Bryce Skilling holds on to a sheep that is next to be shorn as Jeff Burchstead shears a sheep in the foreground in the barn at the Sabbathday Lake Shaker Village.

In addition to shearing sheep at various farms, Jeff Burchstead runs Buckwheat Blossom Farm in Wiscasset, where he raises his own sheep and grows vegetables.

Steve O’Connor, left, and Jami Ribisi-Braley hold up a fleece that was just shorn off a sheep in the barn at the Sabbthday Lake Shaker Village. O’Connor, from New York, has been visiting Shaker Village for 36 years and Ribisi-Braley is the office manager for the Shakers.

Brother Arnold scratches Two Spot, a 4-year-old ram, after it had been shorn. Brother Arnold said the shearing can make the sheep’s skin itchy and Two Spot, who always seeks attention from people at the farm, had come to him for scratches.

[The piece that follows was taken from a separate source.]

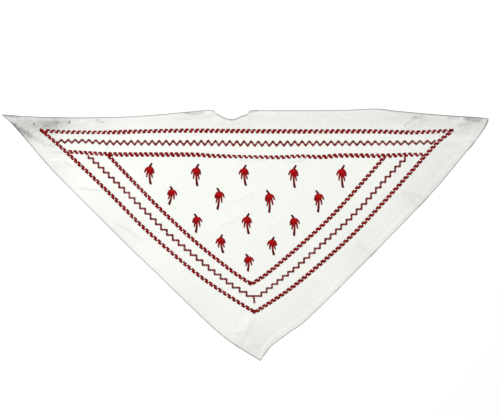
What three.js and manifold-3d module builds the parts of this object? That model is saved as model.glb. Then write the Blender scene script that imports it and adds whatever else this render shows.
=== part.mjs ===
// Triangular cotton neckerchief, lying flat with its embroidered side up.
// Millimetres. X runs along the long edge, Y points from the lower point to the long edge, Z is up.
// The origin is the middle of the outline's box, on the surface that the cloth rests on.
//
// The pieces, from the surface up:
//   three narrow hems, turned under the edges
//   the cloth panel, one wall that follows the folds and rises over the hems
//   the embroidery: outer bands, zigzags, inner bands and fifteen small palms

import * as THREE from 'three';
import { mergeVertices } from 'three/addons/utils/BufferGeometryUtils.js';
import Module from 'manifold-3d';

const wasm = await Module();
wasm.setup();

// Driving dimensions

const LONG_EDGE = 760; // left tip to right tip
const DEPTH = 394; // highest point of the long edge to the lower point
const CLOTH_WALL = 1; // thickness of the cotton
const HEM_WALL = 1; // thickness of the layer turned under the edge
const HEM_WIDTH = 6;
const HEM_SETBACK = 0.5; // from the edge of the panel to the edge of the hem
const HEM_EASE = 1; // flat cloth past the hem, before the panel comes down
const HEM_SLOPE = 3; // width over which the panel comes down
const HEM_END_CUT = 1; // taken off each end of a hem, along its edge
const CLEARANCE = 0.3; // between pieces that lie on or against each other
const FOLD_RISE = 2; // height of a full fold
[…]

Jeff Burchstead shears a dark-fleeced sheep in the barn at Shaker Village. It took Burchstead most of the day to shear the farm’s 73 sheep.

Chris Cannella of Rockland gathers up her wool at Sabbathday Lake Shaker Village. Cannella was participating in a workshop about how to wash, skirt and prepare a freshly-shorn fleece, which was held in conjunction with the sheep shearing.